Whether she’s teaching in a classroom to styling celebrities for red carpet events, Wendy Bélanger is always learning.
With more than 25 years of experience as a hairstylist Wendy Bélanger has been teaching in some format for two decades. “I love learning myself, teaching others and really the biggest reward is seeing someone really understand a technique, or anything you are teaching, it’s very moving” says Bélanger.
Now as an international artist with Redken, she has taken on a new role that continues keep her focused on elevating her craft. “I want hairstylists to see what they are doing as a real career, with the ability to create a life from it,” she says.
SM: Why are you so passionate about education?
Wendy Bélanger: My whole salon is based on that. I have a staff of 12 and the whole idea is to train them to work in our salon after they complete their education. I feel very lucky to get paid to make women feel beautiful, this is a dream. We are also teaching our clients how to do and be anything they want in their lives, through the vehicle of doing hair.
Every month when I do professional development meetings with my team, I ask “What’s your freedom? Are you working because you want to buy a house, for your family or because you want to travel?” Each meeting I ask, how much closer to their freedom. This is what good education helps to build, it helps to show them that they need to be firing on all cylinders to be successful. We have a lot of conversations about who they are as a person.
SM: What does education mean to you, is there a type that is more important?
WB: Education isn’t only about learning a balayage technique. When I teach in salons, I take a tea, through the experience of having a guest in their salon. We talk about the obstacles within that salon and then I walk a client through the experience from the greeting to the shampoo to a full consultation and then I give them a haircut. Through this, the hairstylists see exactly what a proper conversation looks like. They also learn a specific cutting technique, based on a look that clients will actually want and the team can use in the salon.

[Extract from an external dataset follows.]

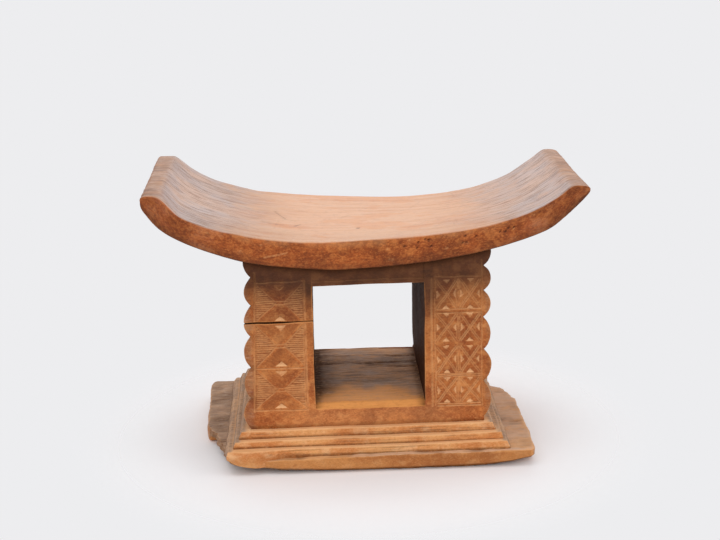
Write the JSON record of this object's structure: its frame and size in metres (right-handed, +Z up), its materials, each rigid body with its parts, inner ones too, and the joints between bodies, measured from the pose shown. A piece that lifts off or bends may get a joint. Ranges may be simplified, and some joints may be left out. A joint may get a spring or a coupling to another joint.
{
  "type": "carved wooden neckrest",
  "caption": "Carved wooden headrest: saddle seat on two scalloped, incised walls around an open window, over a stepped plinth and base slab.",
  "frame": {"origin": "middle of the base slab's underside, under the middle of the object's box", "axes": "+Z up; +X along the seat, to the right seen from the front; the front faces -Y"},
  "size_m": [0.3, 0.162, 0.196],
  "materials": {
    "worn_seat_wood": "hand-polished and worn, grey-brown at the raised ends",
    "dark_shaded_wood": "dark brown patina, matt",
    "carved_front_wood": "orange-brown patina with lighter worn arrises and fresh chip cuts",
    "plinth_wood": "orange-brown, knife-cut, worn pale along the edges",
    "weathered_slab_wood": "weathered grey-brown, dry and rough"
  },
  "bodies": {
    "root": {"seat": "worn_seat_wood", "lintel": "dark_shaded_wood", "left_wall_upper": "carved_front_wood", "left_wall_lower": "carved_front_wood", "right_wall": "carved_front_wood", "window_sill": "carved_front_wood", "plinth_step_top": "plinth_wood", "plinth_step_middle": "plinth_wood", "plinth_step_bottom": "plinth_wood", "base_slab": "weathered_slab_wood"}
  },
  "joints": []
}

SM: Is there something specific that hairstylists need additional, or even ongoing education in?
WB: Overall, it’s the service experience that is missing. If you don’t how to present the cut and your client doesn’t understand how to maintain it when she goes home, your work in the salon doesn’t matter. When people leave the salon, they want to feel sexy and beautiful which is why my younger staff need to practice their finishing techniques. If a woman isn’t set up for success when she leaves, she is not coming back. Hairstylists need to give them that help. You need to be able to make a woman feel amazing and then give her what she needs to be able to do that when she goes home, that’s my only agenda.

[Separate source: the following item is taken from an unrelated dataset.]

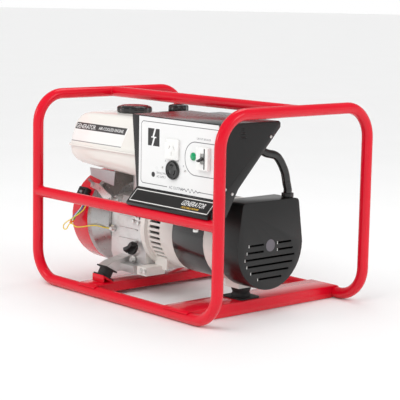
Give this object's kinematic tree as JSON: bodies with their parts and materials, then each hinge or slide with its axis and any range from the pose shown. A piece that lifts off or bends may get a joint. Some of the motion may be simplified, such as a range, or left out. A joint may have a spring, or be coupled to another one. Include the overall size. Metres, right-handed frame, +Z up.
{
  "type": "portable generator",
  "caption": "Open tube-frame generator: a small engine with fuel tank and pull starter drives an alternator, with a control box of outlets above the front rail.",
  "frame": {"origin": "on the ground under the middle of the tube frame", "axes": "+X towards the alternator end, -Y the control panel side, +Z up"},
  "size_m": [0.67, 0.473, 0.464],
  "materials": {
    "frame_red": "gloss crimson enamel",
    "cover_red": "gloss crimson enamel on pressed sheet",
    "tank_white": "warm white enamel",
    "engine_cast": "die-cast, unpainted",
    "alternator_cast": "cream painted casting",
    "band_black": "gloss black enamel",
    "sheet_black": "fine black powder coat",
    "plastic_black": "moulded, satin",
    "rubber": "matte",
    "zinc": "bright zinc plate",
    "steel": "plain",
    "exhaust_steel": "aluminised sheet",
    "panel_white": "white printed sheet",
    "plastic_white": "moulded, gloss",
    "lamp_green": "clear tinted lens",
    "wire_yellow": "wire insulation"
  },
  "bodies": {
    "generator": {"hoop_left": "frame_red", "hoop_right": "frame_red", "top_rail": "frame_red", "mid_rail": "frame_red", "channel_engine": "frame_red", "channel_alternator": "frame_red", "mount_bracket_front": "frame_red", "mount_bracket_rear": "frame_red", "engine_mount_front": "rubber", "engine_mount_rear": "rubber", "alternator_mount": "rubber", "rail_screw_left": "zinc", "rail_screw_right": "zinc", "crankcase": "engine_cast", "blower_housing": "engine_cast", "cylinder": "engine_cast", "cylinder_head": "engine_cast", "rocker_cover": "steel", "spark_plug_cap": "plastic_black", "spark_lead": "plastic_black", "fan_cover": "cover_red", "recoil_housing": "cover_red", "fuel_tank": "tank_white", "carburettor": "engine_cast", "air_cleaner_case": "plastic_black", "air_cleaner_cover": "plastic_black", "muffler": "exhaust_steel", "muffler_guard": "steel", "tank_stay": "steel", "drain_bolt": "zinc", "earth_bolt": "zinc", "earth_wire": "wire_yellow", "lead_bundle": "plastic_black", "engine_switch_body": "plastic_black", "adapter_housing": "alternator_cast", "stator": "band_black", "end_bell": "alternator_cast", "end_cover": "sheet_black", "control_box": "sheet_black", "control_panel": "panel_white", "name_plate": "band_black", "outlet": "plastic_white", "locking_socket": "plastic_black", "pilot_lamp": "lamp_green", "breaker_body": "plastic_white", "conduit": "plastic_black", "conduit_gland_upper": "plastic_black", "conduit_gland_lower": "plastic_black"},
    "crank": {"rotor_shaft": "steel", "flywheel": "engine_cast"},
    "recoil_pulley": {"recoil_pulley": "plastic_black"},
    "recoil_grip": {"recoil_grip": "plastic_black"},
    "fuel_cap": {"fuel_cap": "plastic_black"},
    "air_cleaner_knob": {"air_cleaner_knob": "plastic_black"},
    "oil_filler_cap": {"oil_filler_cap": "plastic_black"},
    "choke_lever": {"choke_lever": "plastic_black"},
    "fuel_valve_lever": {"fuel_valve_lever": "plastic_black"},
    "governor_arm": {"governor_arm": "zinc"},
    "engine_switch_rocker": {"engine_switch_rocker": "plastic_black"},
    "breaker_toggle": {"breaker_toggle": "plastic_black"}
  },
  "joints": [
    {"name": "crank_turn", "type": "hinge", "parent": "generator", "child": "crank", "pos_m": [-0.1, -0.0408, 0.1585], "axis": [1, 0, 0], "continuous": true},
    {"name": "recoil_pull", "type": "slide", "parent": "generator", "child": "recoil_grip", "axis": [0, 0.9397, 0.342], "range_m": [0, 0.1], "stiffness_N_per_m": 60, "springref_m": -0.1},
    {"name": "recoil_pulley_turn", "type": "hinge", "parent": "generator", "child": "recoil_pulley", "pos_m": [-0.297, -0.0408, 0.1585], "axis": [1, 0, 0], "range_deg": [-121, 0]},
    {"name": "fuel_cap_turn", "type": "hinge", "parent": "generator", "child": "fuel_cap", "pos_m": [-0.165, -0.0568, 0.4133], "axis": [0, 0, 1], "range_deg": [0, 90]},
    {"name": "air_cleaner_knob_turn", "type": "hinge", "parent": "generator", "child": "air_cleaner_knob", "pos_m": [-0.21, 0.1192, 0.401], "axis": [0, 0, 1], "range_deg": [0, 360]},
    {"name": "oil_filler_cap_turn", "type": "hinge", "parent": "generator", "child": "oil_filler_cap", "pos_m": [-0.076, -0.12696, 0.10529], "axis": [0, -0.9397, 0.342], "range_deg": [0, 360]},
    {"name": "choke_turn", "type": "hinge", "parent": "generator", "child": "choke_lever", "pos_m": [-0.214, 0.09315, 0.29802], "axis": [0, 1, 0], "range_deg": [-50, 0]},
    {"name": "fuel_valve_turn", "type": "hinge", "parent": "generator", "child": "fuel_valve_lever", "pos_m": [-0.192, 0.09615, 0.27202], "axis": [0, 1, 0], "range_deg": [-85, 0]},
    {"name": "governor_swing", "type": "hinge", "parent": "generator", "child": "governor_arm", "pos_m": [-0.153, -0.1201, 0.2125], "axis": [0, 1, 0], "range_deg": [-6, 14], "stiffness_Nm_per_rad": 1.5},
    {"name": "engine_switch_rock", "type": "hinge", "parent": "generator", "child": "engine_switch_rocker", "pos_m": [-0.243, -0.15243, 0.22295], "axis": [0, 0.5, 0.866], "range_deg": [-14, 0]},
    {"name": "breaker_throw", "type": "hinge", "parent": "generator", "child": "breaker_toggle", "pos_m": [0.255, -0.2114, 0.355], "axis": [1, 0, 0], "range_deg": [-32, 0]}
  ],
  "couplings": [
    {"joint": "recoil_pulley_turn", "follows": "recoil_pull", "rad_per_m": -21.008}
  ]
}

SM: What do you think is a hairstylist’s biggest stumbling block?
WB: People have a hard time admitting they aren’t good at something. Many times hairstylists will say they don’t like something but really it’s because they are bad at it. When you look at athletes, they always look at what they aren’t good at and that’s what they need to work on. That’s what we don’t do.
SM: Where are the learning opportunities at this stage in your career?

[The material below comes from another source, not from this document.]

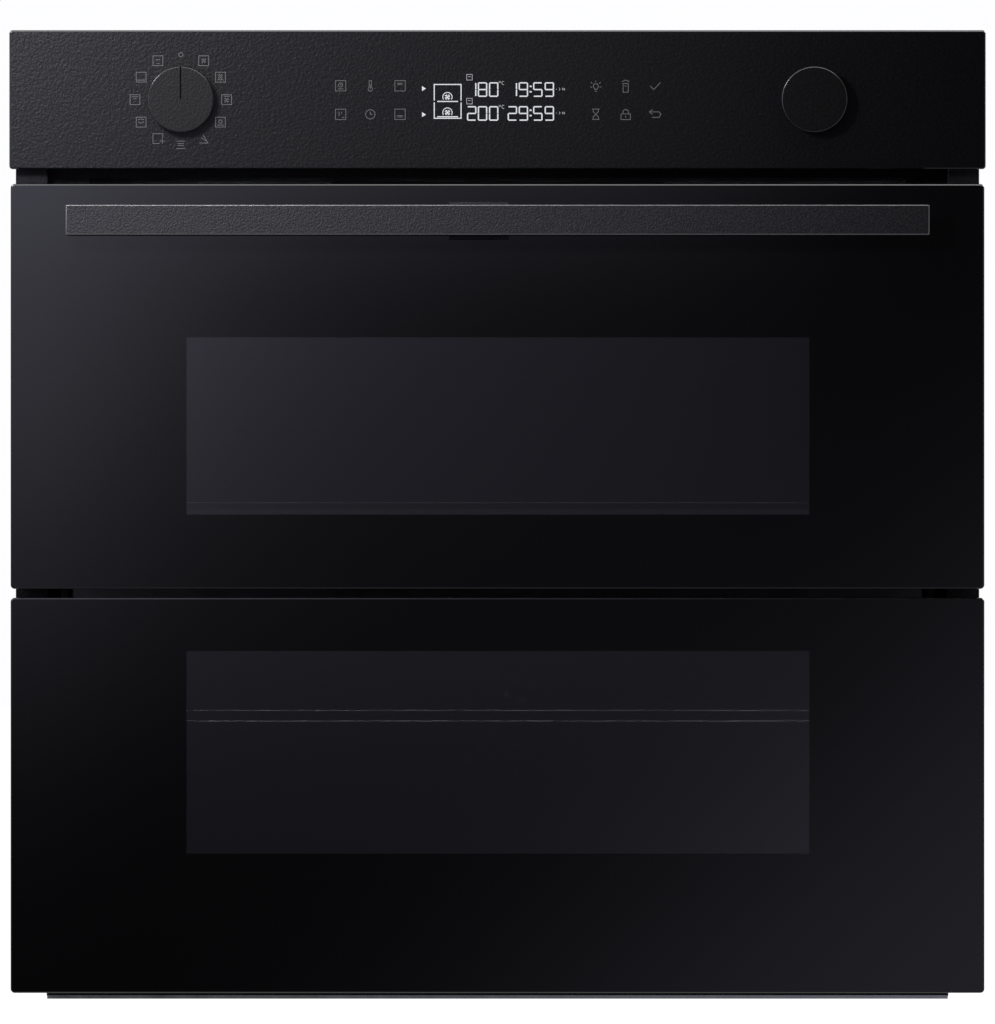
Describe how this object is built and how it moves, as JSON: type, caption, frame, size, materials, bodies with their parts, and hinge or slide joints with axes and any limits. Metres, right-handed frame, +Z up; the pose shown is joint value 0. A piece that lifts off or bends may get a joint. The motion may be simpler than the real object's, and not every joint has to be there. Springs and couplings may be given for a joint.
{
  "type": "wall oven",
  "caption": "Built-in oven with a black glass front, two knobs and a display, a bar handle and a split door: the upper part or the whole door folds down.",
  "frame": {"origin": "the middle of the underside of the whole object's box, on the plane of the cabinet shelf that the oven stands on", "axes": "+X to the right as the user faces the oven, +Y back into the cabinet, +Z up"},
  "size_m": [0.595, 0.61, 0.5917],
  "materials": {
    "galvanised_sheet": "spangled zinc, matt",
    "zinc_plated_steel": "zinc plated, satin",
    "dark_frame_coat": "fine textured dark grey powder coat",
    "cavity_enamel": "dark grey vitreous enamel, glossy",
    "tray_enamel": "black vitreous enamel",
    "glass_wool": "fibrous wool",
    "black_seal": "matt",
    "motor_steel": "laminated steel, matt",
    "heater_tube": "oxidised alloy tube",
    "clear_glass": "clear",
    "coated_glass": "heat-reflecting, neutral grey",
    "black_glass": "printed black behind, polished",
    "pale_ceramic": "matt",
    "bright_steel": "satin",
    "chromed_wire": "bright",
    "circuit_board": "solder resist",
    "black_plastic": "fine spark texture",
    "dark_anodised": "dark anodised, fine sandy grain"
  },
  "bodies": {
    "chassis": {"base_pan": "galvanised_sheet", "side_panel_left": "galvanised_sheet", "side_panel_right": "galvanised_sheet", "rear_panel": "galvanised_sheet", "top_cover": "galvanised_sheet", "casing_screws": "zinc_plated_steel", "front_frame": "dark_frame_coat", "cavity_liner": "cavity_enamel", "insulation_blanket": "glass_wool", "cavity_gasket": "black_seal", "divider_plate": "cavity_enamel", "divider_seal": "black_seal", "fan_covers": "cavity_enamel", "fan_motors": "motor_steel", "ring_heaters": "heater_tube", "grill_element": "heater_tube", "floor_element": "heater_tube", "lamp_cover": "clear_glass", "lamp_holder": "pale_ceramic", "lamp_bulb": "clear_glass", "temperature_sensor": "bright_steel", "side_racks": "chromed_wire", "exhaust_flue": "galvanised_sheet", "air_duct": "galvanised_sheet", "blower_housing": "galvanised_sheet", "blower_motor": "motor_steel", "power_board": "circuit_board", "terminal_block": "pale_ceramic", "cable_gland": "black_seal", "panel_glass": "black_glass", "panel_carrier": "black_plastic", "display_board": "circuit_board", "knob_encoders": "black_plastic", "lower_hinges": "zinc_plated_steel", "hinge_springs": "bright_steel"},
    "lower_door": {"lower_outer_glass": "black_glass", "lower_middle_glass": "coated_glass", "lower_inner_glass": "coated_glass", "lower_stiles": "dark_frame_coat", "lower_top_rail": "dark_frame_coat", "lower_bottom_rail": "dark_frame_coat", "mid_hinges": "zinc_plated_steel"},
    "upper_door": {"upper_outer_glass": "black_glass", "upper_middle_glass": "coated_glass", "upper_inner_glass": "coated_glass", "upper_stiles": "dark_frame_coat", "upper_top_rail": "dark_frame_coat", "upper_bottom_rail": "dark_frame_coat", "handle_bar": "dark_anodised", "handle_posts": "dark_anodised", "handle_screws": "zinc_plated_steel", "door_locks": "zinc_plated_steel"},
    "lever": {"handle_lever": "dark_anodised"},
    "mode_dial": {"mode_knob": "dark_anodised"},
    "value_dial": {"value_knob": "dark_anodised"},
    "upper_fan_wheel": {"upper_fan": "bright_steel"},
    "lower_fan_wheel": {"lower_fan": "bright_steel"},
    "blower_wheel": {"blower_rotor": "bright_steel"},
    "tray": {"baking_tray": "tray_enamel"},
    "rack": {"wire_rack": "chromed_wire"}
  },
  "joints": [
    {"name": "whole_door_hinge", "type": "hinge", "parent": "chassis", "child": "lower_door", "pos_m": [0, -0.256, 0.014], "axis": [1, 0, 0], "range_deg": [0, 90], "stiffness_Nm_per_rad": 13, "springref_deg": -14.32},
    {"name": "upper_door_hinge", "type": "hinge", "parent": "lower_door", "child": "upper_door", "pos_m": [0, -0.256, 0.2592], "axis": [1, 0, 0], "range_deg": [0, 90], "stiffness_Nm_per_rad": 3.1, "springref_deg": -14.32},
    {"name": "lever_slide", "type": "slide", "parent": "upper_door", "child": "lever", "axis": [0, -1, 0], "range_m": [0, 0.004], "stiffness_N_per_m": 400, "springref_m": -0.002},
    {"name": "mode_dial_turn", "type": "hinge", "parent": "chassis", "child": "mode_dial", "pos_m": [-0.193, -0.265, 0.54935], "axis": [0, 1, 0], "continuous": true},
    {"name": "value_dial_turn", "type": "hinge", "parent": "chassis", "child": "value_dial", "pos_m": [0.193, -0.265, 0.54935], "axis": [0, 1, 0], "continuous": true},
    {"name": "upper_fan_spin", "type": "hinge", "parent": "chassis", "child": "upper_fan_wheel", "pos_m": [0, 0.196, 0.344], "axis": [0, 1, 0], "continuous": true},
    {"name": "lower_fan_spin", "type": "hinge", "parent": "chassis", "child": "lower_fan_wheel", "pos_m": [0, 0.196, 0.1545], "axis": [0, 1, 0], "continuous": true},
    {"name": "blower_spin", "type": "hinge", "parent": "chassis", "child": "blower_wheel", "pos_m": [0, 0.132, 0.512], "axis": [1, 0, 0], "continuous": true},
    {"name": "tray_slide", "type": "slide", "parent": "chassis", "child": "tray", "axis": [0, -1, 0], "range_m": [0, 0.25]},
    {"name": "rack_slide", "type": "slide", "parent": "chassis", "child": "rack", "axis": [0, -1, 0], "range_m": [0, 0.25]}
  ],
  "couplings": [
    {"joint": "tray_slide", "follows": "whole_door_hinge", "m_per_rad": 0.159},
    {"joint": "rack_slide", "follows": "whole_door_hinge", "m_per_rad": 0.159}
  ]
}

WB: I was at an event with a young because I waned to work on my fades which I didn’t learn in hair school. The barber told me he was shaking because I was standing next to him, but I said, that’s what I need to learn. The funny thing was, when he got to the top, he said he couldn’t cut it very well, so I took the shears and showed him. We had this really cool exchange. That’s what we should be doing!
SM: Why do you think it’s so important to be live?
WB: The one thing with digital and video is you don’t get the why behind what the educator is doing. My assistant is excellent, and she had watched a video I had done but when I saw her cutting, I asked her to tell me why she was doing it that way. When she told me it was because I did it and that she liked the haircut, I thought, but you don’t know why, which is the difference between a good and a great haircut. I walked her through what I was doing explaining why. You don’t have the opportunity to ask questions, with digital and younger hairstylist don’t realize this is dangerous. As a salon owner, I have an obligation to them and my company to set them up for success. I’ll tell them, watch the video, but we do education every other week so they can ask questions.